■ Task requirements: Write each line out exactly, leaving none out.

------ Data extract ------

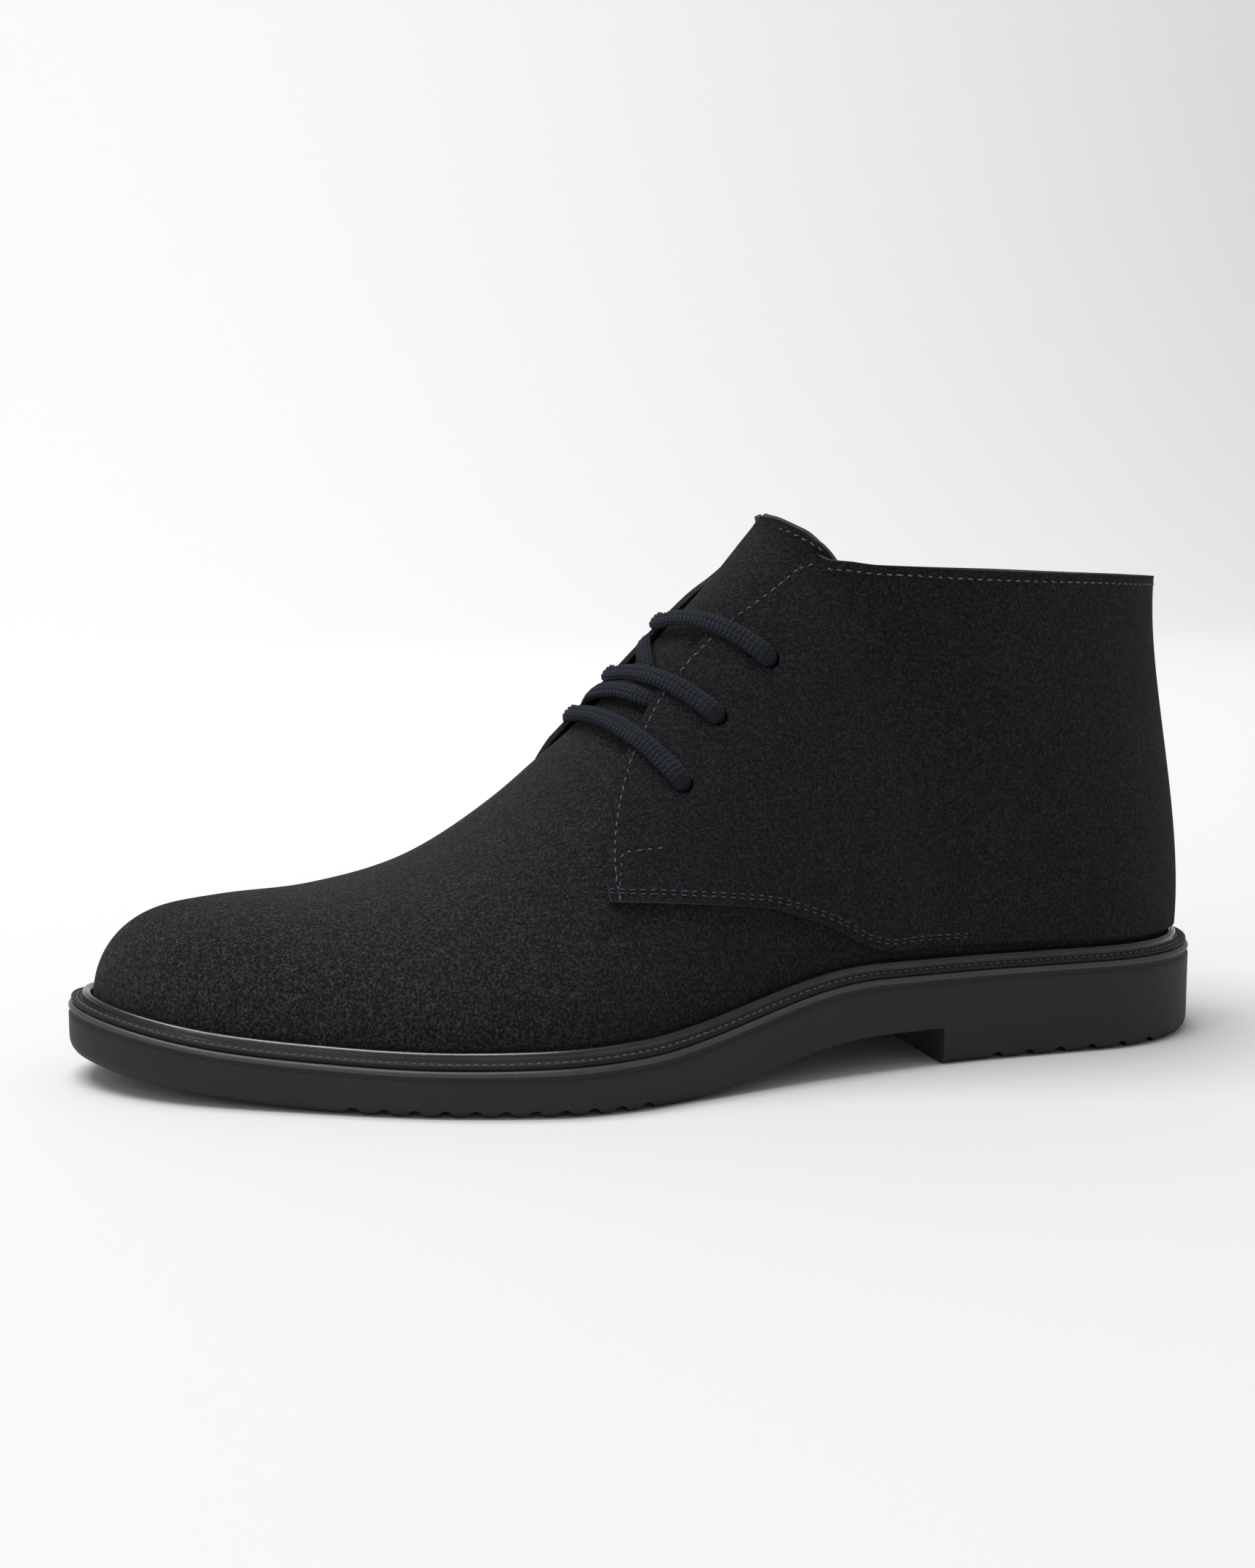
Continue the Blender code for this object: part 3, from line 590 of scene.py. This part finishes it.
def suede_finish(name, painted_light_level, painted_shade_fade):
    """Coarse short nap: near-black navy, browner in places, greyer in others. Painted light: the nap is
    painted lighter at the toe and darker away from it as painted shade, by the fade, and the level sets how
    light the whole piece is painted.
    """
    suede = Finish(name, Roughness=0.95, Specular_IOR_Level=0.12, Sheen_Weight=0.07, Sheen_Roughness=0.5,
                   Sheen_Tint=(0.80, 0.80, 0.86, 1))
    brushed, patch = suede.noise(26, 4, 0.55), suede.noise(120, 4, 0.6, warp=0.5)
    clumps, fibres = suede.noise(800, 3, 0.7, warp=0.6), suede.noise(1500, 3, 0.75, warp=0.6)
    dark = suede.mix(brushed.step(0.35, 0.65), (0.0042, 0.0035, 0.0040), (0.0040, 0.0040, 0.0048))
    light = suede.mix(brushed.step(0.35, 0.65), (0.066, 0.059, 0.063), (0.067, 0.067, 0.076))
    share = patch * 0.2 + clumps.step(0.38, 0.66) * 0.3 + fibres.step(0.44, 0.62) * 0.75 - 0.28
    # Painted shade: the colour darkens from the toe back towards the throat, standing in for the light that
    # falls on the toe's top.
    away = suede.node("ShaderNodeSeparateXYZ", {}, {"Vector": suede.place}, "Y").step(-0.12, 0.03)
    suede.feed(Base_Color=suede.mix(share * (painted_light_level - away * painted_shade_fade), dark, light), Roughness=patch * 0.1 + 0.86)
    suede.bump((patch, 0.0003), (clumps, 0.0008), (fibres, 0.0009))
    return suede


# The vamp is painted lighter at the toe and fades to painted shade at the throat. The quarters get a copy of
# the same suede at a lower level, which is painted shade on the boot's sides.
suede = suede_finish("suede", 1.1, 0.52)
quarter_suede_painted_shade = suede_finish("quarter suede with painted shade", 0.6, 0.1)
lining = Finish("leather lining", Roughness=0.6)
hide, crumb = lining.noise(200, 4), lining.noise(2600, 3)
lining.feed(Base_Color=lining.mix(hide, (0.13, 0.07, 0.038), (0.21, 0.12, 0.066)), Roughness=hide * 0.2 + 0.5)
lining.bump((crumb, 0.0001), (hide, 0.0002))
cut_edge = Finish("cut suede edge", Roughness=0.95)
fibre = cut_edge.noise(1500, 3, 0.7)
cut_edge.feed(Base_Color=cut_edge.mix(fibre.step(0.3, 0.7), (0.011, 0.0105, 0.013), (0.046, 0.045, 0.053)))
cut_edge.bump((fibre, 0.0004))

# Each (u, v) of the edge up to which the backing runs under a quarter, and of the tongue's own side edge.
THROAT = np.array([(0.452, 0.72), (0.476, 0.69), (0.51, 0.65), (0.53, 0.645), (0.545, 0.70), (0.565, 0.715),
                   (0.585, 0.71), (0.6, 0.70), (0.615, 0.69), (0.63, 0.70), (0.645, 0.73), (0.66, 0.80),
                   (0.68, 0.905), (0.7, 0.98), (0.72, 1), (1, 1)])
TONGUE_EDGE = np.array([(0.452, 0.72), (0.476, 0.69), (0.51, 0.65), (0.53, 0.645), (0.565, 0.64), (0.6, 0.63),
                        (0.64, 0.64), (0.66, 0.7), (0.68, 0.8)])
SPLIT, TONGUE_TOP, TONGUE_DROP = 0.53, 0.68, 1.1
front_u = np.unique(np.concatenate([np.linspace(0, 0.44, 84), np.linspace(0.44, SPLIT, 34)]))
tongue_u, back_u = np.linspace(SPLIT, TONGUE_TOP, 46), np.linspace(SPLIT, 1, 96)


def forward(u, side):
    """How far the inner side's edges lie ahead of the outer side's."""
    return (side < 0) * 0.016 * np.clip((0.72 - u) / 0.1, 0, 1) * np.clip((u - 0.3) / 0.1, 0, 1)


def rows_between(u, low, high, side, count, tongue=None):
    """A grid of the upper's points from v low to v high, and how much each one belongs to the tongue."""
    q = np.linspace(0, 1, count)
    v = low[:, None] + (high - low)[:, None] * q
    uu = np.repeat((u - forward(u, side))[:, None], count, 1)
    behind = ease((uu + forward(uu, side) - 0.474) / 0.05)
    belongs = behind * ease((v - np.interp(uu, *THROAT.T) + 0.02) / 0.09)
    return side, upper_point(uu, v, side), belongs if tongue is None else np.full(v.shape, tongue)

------

■ Answer for this exercise:
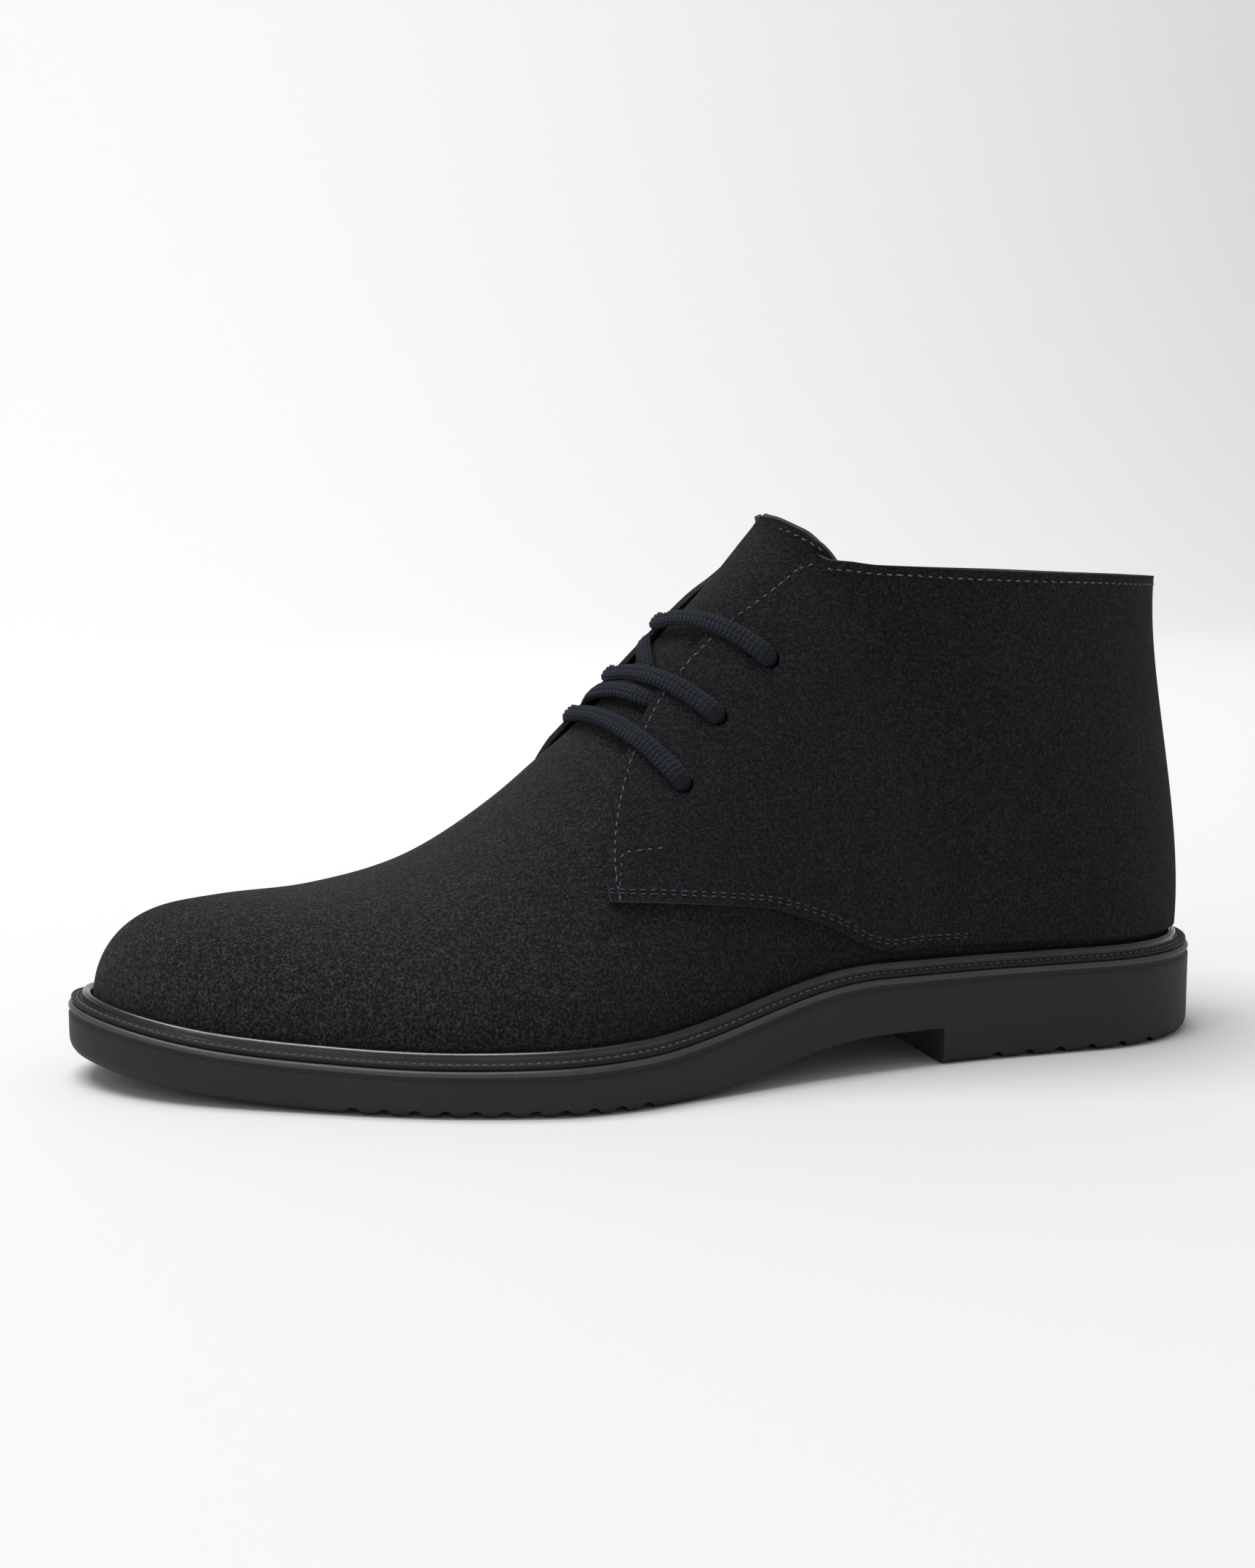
Continue the Blender code for this object: part 3, from line 590 of scene.py. This part finishes it.
def suede_finish(name, painted_light_level, painted_shade_fade):
    """Coarse short nap: near-black navy, browner in places, greyer in others. Painted light: the nap is
    painted lighter at the toe and darker away from it as painted shade, by the fade, and the level sets how
    light the whole piece is painted.
    """
    suede = Finish(name, Roughness=0.95, Specular_IOR_Level=0.12, Sheen_Weight=0.07, Sheen_Roughness=0.5,
                   Sheen_Tint=(0.80, 0.80, 0.86, 1))
    brushed, patch = suede.noise(26, 4, 0.55), suede.noise(120, 4, 0.6, warp=0.5)
    clumps, fibres = suede.noise(800, 3, 0.7, warp=0.6), suede.noise(1500, 3, 0.75, warp=0.6)
    dark = suede.mix(brushed.step(0.35, 0.65), (0.0042, 0.0035, 0.0040), (0.0040, 0.0040, 0.0048))
    light = suede.mix(brushed.step(0.35, 0.65), (0.066, 0.059, 0.063), (0.067, 0.067, 0.076))
    share = patch * 0.2 + clumps.step(0.38, 0.66) * 0.3 + fibres.step(0.44, 0.62) * 0.75 - 0.28
    # Painted shade: the colour darkens from the toe back towards the throat, standing in for the light that
    # falls on the toe's top.
    away = suede.node("ShaderNodeSeparateXYZ", {}, {"Vector": suede.place}, "Y").step(-0.12, 0.03)
    suede.feed(Base_Color=suede.mix(share * (painted_light_level - away * painted_shade_fade), dark, light), Roughness=patch * 0.1 + 0.86)
    suede.bump((patch, 0.0003), (clumps, 0.0008), (fibres, 0.0009))
    return suede


# The vamp is painted lighter at the toe and fades to painted shade at the throat. The quarters get a copy of
# the same suede at a lower level, which is painted shade on the boot's sides.
suede = suede_finish("suede", 1.1, 0.52)
quarter_suede_painted_shade = suede_finish("quarter suede with painted shade", 0.6, 0.1)
lining = Finish("leather lining", Roughness=0.6)
hide, crumb = lining.noise(200, 4), lining.noise(2600, 3)
lining.feed(Base_Color=lining.mix(hide, (0.13, 0.07, 0.038), (0.21, 0.12, 0.066)), Roughness=hide * 0.2 + 0.5)
lining.bump((crumb, 0.0001), (hide, 0.0002))
cut_edge = Finish("cut suede edge", Roughness=0.95)
fibre = cut_edge.noise(1500, 3, 0.7)
cut_edge.feed(Base_Color=cut_edge.mix(fibre.step(0.3, 0.7), (0.011, 0.0105, 0.013), (0.046, 0.045, 0.053)))
cut_edge.bump((fibre, 0.0004))

# Each (u, v) of the edge up to which the backing runs under a quarter, and of the tongue's own side edge.
THROAT = np.array([(0.452, 0.72), (0.476, 0.69), (0.51, 0.65), (0.53, 0.645), (0.545, 0.70), (0.565, 0.715),
                   (0.585, 0.71), (0.6, 0.70), (0.615, 0.69), (0.63, 0.70), (0.645, 0.73), (0.66, 0.80),
                   (0.68, 0.905), (0.7, 0.98), (0.72, 1), (1, 1)])
TONGUE_EDGE = np.array([(0.452, 0.72), (0.476, 0.69), (0.51, 0.65), (0.53, 0.645), (0.565, 0.64), (0.6, 0.63),
                        (0.64, 0.64), (0.66, 0.7), (0.68, 0.8)])
SPLIT, TONGUE_TOP, TONGUE_DROP = 0.53, 0.68, 1.1
front_u = np.unique(np.concatenate([np.linspace(0, 0.44, 84), np.linspace(0.44, SPLIT, 34)]))
tongue_u, back_u = np.linspace(SPLIT, TONGUE_TOP, 46), np.linspace(SPLIT, 1, 96)


def forward(u, side):
    """How far the inner side's edges lie ahead of the outer side's."""
    return (side < 0) * 0.016 * np.clip((0.72 - u) / 0.1, 0, 1) * np.clip((u - 0.3) / 0.1, 0, 1)


def rows_between(u, low, high, side, count, tongue=None):
    """A grid of the upper's points from v low to v high, and how much each one belongs to the tongue."""
    q = np.linspace(0, 1, count)
    v = low[:, None] + (high - low)[:, None] * q
    uu = np.repeat((u - forward(u, side))[:, None], count, 1)
    behind = ease((uu + forward(uu, side) - 0.474) / 0.05)
    belongs = behind * ease((v - np.interp(uu, *THROAT.T) + 0.02) / 0.09)
    return side, upper_point(uu, v, side), belongs if tongue is None else np.full(v.shape, tongue)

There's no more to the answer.